Of course, what’s really at the root of our aversion to anything new is a deep fear of change. If we adopt the new thing, then change is thrust upon us whether we like it or not. Change can be scary. Change can be debilitating. But change can also be enlivening and hopeful. Change can make things better instead of worse. If only we were certain that change and new things would make our lives better than perhaps we’d be more welcoming of new things. But we don’t—there is often too much unknown about change and new things. We don’t know if our lives will be better and not knowing this holds us back.
Just because new things imply change and the unknown doesn’t mean we should be so quick to avoid them. In fact, there are several benefits to trying out new things as explained by Alex Blackwell on his blog, “Everyday Inspiration.” Mr. Blackwell argues that trying new things can help increase our confidence by showing us we have what it takes to step out into the unknown and survive. With the added confidence, we grow to appreciate ourselves more for our hidden talents and traits. We reveal good parts of ourselves we never thought we had and we become proud of ourselves. Trying new things can teach us new skills which in turn make us better assets to ourselves and others. We have natural tendencies to simply tolerate old things or patterns that can get us in physical, spiritual, or mental ruts. We get stuck in monotonous, life-draining situations when we rigidly cling to old things. Trying new things can break us free from these ruts and give us our lives back. Finally, Mr. Blackwell points out that not only do we learn to appreciate and gain confidence in ourselves but also in the people and situations around us when we try new things. It helps us to place higher value on things outside of ourselves. Indeed, there are several strong benefits to consider when given the opportunity to embrace new things.
Our aversion to new things, in spite of the clear benefits of them, is in sharp contrast to God’s liking of new things. Our readings assigned for this week help illustrate how God embraces change and the opportunities that new things can provide. All throughout scripture we hear stories of how God is himself an agent of change, creating new situations and opportunities for His faithful believers.

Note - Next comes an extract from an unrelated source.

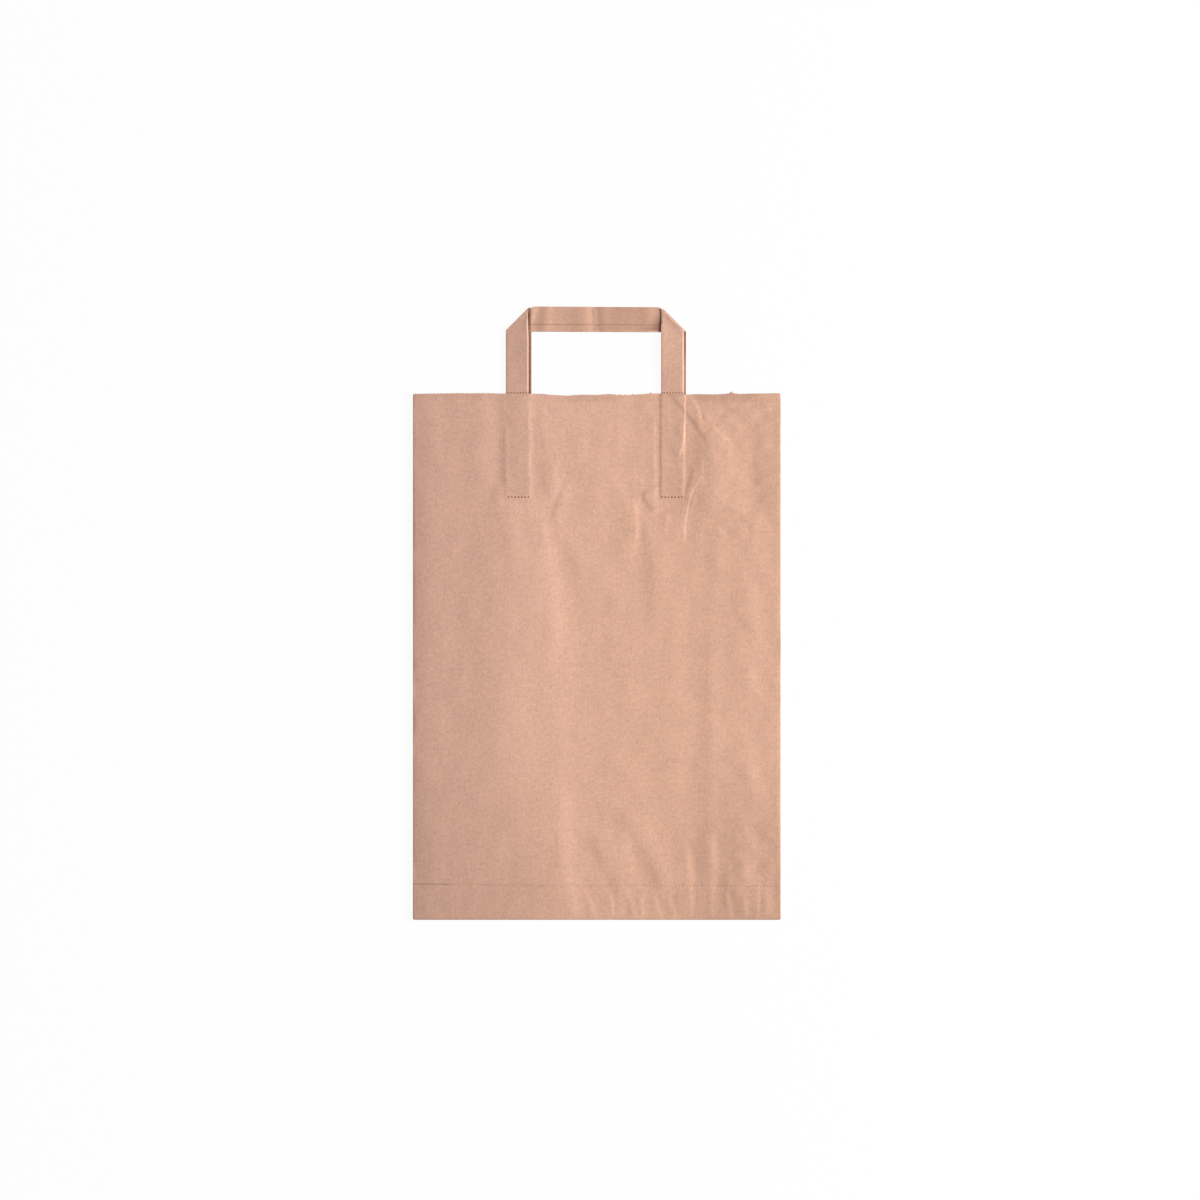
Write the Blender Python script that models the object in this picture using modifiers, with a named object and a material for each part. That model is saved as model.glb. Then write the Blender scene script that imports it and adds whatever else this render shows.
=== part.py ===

God created our world on the assumption of change. Everything changes in this world—nothings stays the same. Change is part of God’s design for this world. Perhaps this part of the design was to help us cling to the unchanging love of God. Regardless, God built change into the design and constantly uses it to create new things in this world. Whether we like new things or not, God is continuously gifting us with new things, new situations, new opportunities.
Time and time again, the prophet Isaiah witnessed our God finding new ways to break into the lives of the wayward Israelites. The Israelites were prone to habitually sinful behavior. They habitually fell away from their faith in God to provide for their needs. They habitually doubted God’s love for them. They habitually placed their trust in themselves and their own abilities as limited as they were. Yet we heard the Lord speak to them, “Do not remember the former things, or consider the things of old. I am about to do a new thing; now it springs forth, do you not perceive it? I will make a way in the wilderness and rivers in the desert.” Our God, our gracious and forgiving God, found a way to break into the ruts of the Israelites. Our God brought them out of exile, carved a way out of their wilderness, by raising righteous leaders and restoring their lost fortunes. Our God listened to his people, our God loved his people, and our God created anew for his people.
The apostle Paul, formerly known as Saul, was a man who was once dedicated to persecuting Christians. He was a self-righteous man, eager to follow the laws of his time and delude himself into believing he was more important than our God. Saul had no relationship with our God and despised those who did. Yet God found a way to break into his life just as he broke into the lives of the unfaithful Israelites. God came to Saul on the road to Damascus and His encounter completely transformed Saul’s life. No longer did he persecute Christians but became one of our most important evangelists and apostles. It was a new type of encounter that God made…so new that it caused Saul to take on his new name, Paul. As he states in his letter to the Philippians, “Yet whatever gains I had, there I have come to regard as loss because of Christ. More than that, I regard everything as loss because of the surpassing value of knowing Christ Jesus my Lord.” Paul was a new man with a new outlook on life. It was all thanks to God creating anew in him.
In our gospel reading, we witnessed how God created anew through Mary. Mary, in her costly anointing of Jesus’ feet, broke out of her status in life to allow God to be rightly honored. Moreover, it gave Jesus an opportunity to teach Judas and us not to fixate on the unimportant things in life. Again, God created anew in that situation, shifting our foolish mindsets onto more important things. Jesus deserves our very best at all times. To give him anything less is to be ungrateful and spiteful. God elevated Mary from a servant woman to a wise and grateful servant of our Lord. Like Saul, God created a new identity for her, an identity that lived into the rest of her life.
For the last five weeks, we’ve been walking with Jesus towards Jerusalem. We’ve reflected deeper on who Jesus was and our responsibilities as faithful Christians. Hopefully we’ve come to some new insight into Christ’s identity and our responsibilities. Lent is a time when we receive a new relationship with God through Christ. Whether we avoid new things or welcome them, we should ALL invite the newness of God into our lives. God wants a new, enriched, and enlivened relationship with each of us. God goes to the cross for just such a relationship! As we get ever closer to Calvary, let us continue to reflect on His sacrifice and be glad for yet another opportunity…to be made anew.
In the name of the Father, Son, and Holy Spirit.